## Given request
Copy every line, leaving nothing out and adding nothing.

(Object data in JSON)
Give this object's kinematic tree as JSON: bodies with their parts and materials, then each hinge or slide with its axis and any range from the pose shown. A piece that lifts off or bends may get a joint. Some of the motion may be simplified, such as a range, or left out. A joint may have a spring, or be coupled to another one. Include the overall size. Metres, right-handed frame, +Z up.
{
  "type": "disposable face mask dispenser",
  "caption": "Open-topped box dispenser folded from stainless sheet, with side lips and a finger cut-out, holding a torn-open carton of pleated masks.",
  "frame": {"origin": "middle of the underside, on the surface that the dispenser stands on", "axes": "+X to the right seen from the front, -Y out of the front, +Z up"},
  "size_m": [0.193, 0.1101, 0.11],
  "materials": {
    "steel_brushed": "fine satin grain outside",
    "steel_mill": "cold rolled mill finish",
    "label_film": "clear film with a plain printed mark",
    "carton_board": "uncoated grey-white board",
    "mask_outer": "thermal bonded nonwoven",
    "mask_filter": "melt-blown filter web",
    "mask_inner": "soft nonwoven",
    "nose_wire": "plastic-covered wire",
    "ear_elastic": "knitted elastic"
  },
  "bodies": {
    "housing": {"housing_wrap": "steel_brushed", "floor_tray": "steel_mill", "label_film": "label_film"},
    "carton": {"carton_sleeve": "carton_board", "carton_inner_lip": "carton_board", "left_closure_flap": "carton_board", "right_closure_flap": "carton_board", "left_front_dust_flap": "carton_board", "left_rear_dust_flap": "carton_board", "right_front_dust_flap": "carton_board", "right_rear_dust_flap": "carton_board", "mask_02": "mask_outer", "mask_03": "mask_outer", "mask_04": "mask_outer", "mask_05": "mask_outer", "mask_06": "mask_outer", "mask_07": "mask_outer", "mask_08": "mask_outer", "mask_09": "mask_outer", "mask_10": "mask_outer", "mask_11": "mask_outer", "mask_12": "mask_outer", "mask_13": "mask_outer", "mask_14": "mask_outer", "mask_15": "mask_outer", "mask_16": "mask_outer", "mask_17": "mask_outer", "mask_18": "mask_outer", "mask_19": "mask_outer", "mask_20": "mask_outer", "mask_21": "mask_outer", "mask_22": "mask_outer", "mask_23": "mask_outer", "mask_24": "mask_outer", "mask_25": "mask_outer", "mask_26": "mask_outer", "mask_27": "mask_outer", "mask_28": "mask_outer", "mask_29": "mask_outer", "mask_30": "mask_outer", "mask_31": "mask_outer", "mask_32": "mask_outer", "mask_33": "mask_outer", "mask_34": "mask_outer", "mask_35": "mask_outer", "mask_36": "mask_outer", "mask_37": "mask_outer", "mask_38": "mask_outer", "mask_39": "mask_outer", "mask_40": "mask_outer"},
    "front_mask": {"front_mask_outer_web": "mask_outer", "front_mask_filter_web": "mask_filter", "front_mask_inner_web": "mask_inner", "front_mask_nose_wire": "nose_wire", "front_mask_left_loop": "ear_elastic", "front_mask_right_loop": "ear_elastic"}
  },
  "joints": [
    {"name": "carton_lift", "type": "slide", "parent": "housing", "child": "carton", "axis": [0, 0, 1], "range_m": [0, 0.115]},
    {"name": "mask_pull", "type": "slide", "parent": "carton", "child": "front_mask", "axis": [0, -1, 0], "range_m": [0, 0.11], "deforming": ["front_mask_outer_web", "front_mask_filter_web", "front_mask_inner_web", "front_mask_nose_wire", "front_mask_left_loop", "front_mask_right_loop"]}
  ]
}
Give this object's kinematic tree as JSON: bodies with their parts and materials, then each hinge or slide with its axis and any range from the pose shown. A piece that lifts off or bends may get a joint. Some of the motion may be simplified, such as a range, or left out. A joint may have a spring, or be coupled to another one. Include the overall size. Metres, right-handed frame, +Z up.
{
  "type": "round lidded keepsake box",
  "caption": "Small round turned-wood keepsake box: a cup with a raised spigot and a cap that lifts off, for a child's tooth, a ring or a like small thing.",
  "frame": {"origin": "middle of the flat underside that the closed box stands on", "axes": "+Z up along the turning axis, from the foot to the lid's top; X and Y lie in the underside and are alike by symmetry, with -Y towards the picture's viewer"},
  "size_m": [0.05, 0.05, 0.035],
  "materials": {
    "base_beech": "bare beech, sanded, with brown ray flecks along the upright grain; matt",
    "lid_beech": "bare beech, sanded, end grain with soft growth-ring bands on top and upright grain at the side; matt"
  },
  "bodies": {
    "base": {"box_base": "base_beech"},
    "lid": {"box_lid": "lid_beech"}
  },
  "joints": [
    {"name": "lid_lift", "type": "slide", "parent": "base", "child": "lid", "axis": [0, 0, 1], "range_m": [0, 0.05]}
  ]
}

## Result below
Give this object's kinematic tree as JSON: bodies with their parts and materials, then each hinge or slide with its axis and any range from the pose shown. A piece that lifts off or bends may get a joint. Some of the motion may be simplified, such as a range, or left out. A joint may have a spring, or be coupled to another one. Include the overall size. Metres, right-handed frame, +Z up.
{
  "type": "disposable face mask dispenser",
  "caption": "Open-topped box dispenser folded from stainless sheet, with side lips and a finger cut-out, holding a torn-open carton of pleated masks.",
  "frame": {"origin": "middle of the underside, on the surface that the dispenser stands on", "axes": "+X to the right seen from the front, -Y out of the front, +Z up"},
  "size_m": [0.193, 0.1101, 0.11],
  "materials": {
    "steel_brushed": "fine satin grain outside",
    "steel_mill": "cold rolled mill finish",
    "label_film": "clear film with a plain printed mark",
    "carton_board": "uncoated grey-white board",
    "mask_outer": "thermal bonded nonwoven",
    "mask_filter": "melt-blown filter web",
    "mask_inner": "soft nonwoven",
    "nose_wire": "plastic-covered wire",
    "ear_elastic": "knitted elastic"
  },
  "bodies": {
    "housing": {"housing_wrap": "steel_brushed", "floor_tray": "steel_mill", "label_film": "label_film"},
    "carton": {"carton_sleeve": "carton_board", "carton_inner_lip": "carton_board", "left_closure_flap": "carton_board", "right_closure_flap": "carton_board", "left_front_dust_flap": "carton_board", "left_rear_dust_flap": "carton_board", "right_front_dust_flap": "carton_board", "right_rear_dust_flap": "carton_board", "mask_02": "mask_outer", "mask_03": "mask_outer", "mask_04": "mask_outer", "mask_05": "mask_outer", "mask_06": "mask_outer", "mask_07": "mask_outer", "mask_08": "mask_outer", "mask_09": "mask_outer", "mask_10": "mask_outer", "mask_11": "mask_outer", "mask_12": "mask_outer", "mask_13": "mask_outer", "mask_14": "mask_outer", "mask_15": "mask_outer", "mask_16": "mask_outer", "mask_17": "mask_outer", "mask_18": "mask_outer", "mask_19": "mask_outer", "mask_20": "mask_outer", "mask_21": "mask_outer", "mask_22": "mask_outer", "mask_23": "mask_outer", "mask_24": "mask_outer", "mask_25": "mask_outer", "mask_26": "mask_outer", "mask_27": "mask_outer", "mask_28": "mask_outer", "mask_29": "mask_outer", "mask_30": "mask_outer", "mask_31": "mask_outer", "mask_32": "mask_outer", "mask_33": "mask_outer", "mask_34": "mask_outer", "mask_35": "mask_outer", "mask_36": "mask_outer", "mask_37": "mask_outer", "mask_38": "mask_outer", "mask_39": "mask_outer", "mask_40": "mask_outer"},
    "front_mask": {"front_mask_outer_web": "mask_outer", "front_mask_filter_web": "mask_filter", "front_mask_inner_web": "mask_inner", "front_mask_nose_wire": "nose_wire", "front_mask_left_loop": "ear_elastic", "front_mask_right_loop": "ear_elastic"}
  },
  "joints": [
    {"name": "carton_lift", "type": "slide", "parent": "housing", "child": "carton", "axis": [0, 0, 1], "range_m": [0, 0.115]},
    {"name": "mask_pull", "type": "slide", "parent": "carton", "child": "front_mask", "axis": [0, -1, 0], "range_m": [0, 0.11], "deforming": ["front_mask_outer_web", "front_mask_filter_web", "front_mask_inner_web", "front_mask_nose_wire", "front_mask_left_loop", "front_mask_right_loop"]}
  ]
}
Give this object's kinematic tree as JSON: bodies with their parts and materials, then each hinge or slide with its axis and any range from the pose shown. A piece that lifts off or bends may get a joint. Some of the motion may be simplified, such as a range, or left out. A joint may have a spring, or be coupled to another one. Include the overall size. Metres, right-handed frame, +Z up.
{
  "type": "round lidded keepsake box",
  "caption": "Small round turned-wood keepsake box: a cup with a raised spigot and a cap that lifts off, for a child's tooth, a ring or a like small thing.",
  "frame": {"origin": "middle of the flat underside that the closed box stands on", "axes": "+Z up along the turning axis, from the foot to the lid's top; X and Y lie in the underside and are alike by symmetry, with -Y towards the picture's viewer"},
  "size_m": [0.05, 0.05, 0.035],
  "materials": {
    "base_beech": "bare beech, sanded, with brown ray flecks along the upright grain; matt",
    "lid_beech": "bare beech, sanded, end grain with soft growth-ring bands on top and upright grain at the side; matt"
  },
  "bodies": {
    "base": {"box_base": "base_beech"},
    "lid": {"box_lid": "lid_beech"}
  },
  "joints": [
    {"name": "lid_lift", "type": "slide", "parent": "base", "child": "lid", "axis": [0, 0, 1], "range_m": [0, 0.05]}
  ]
}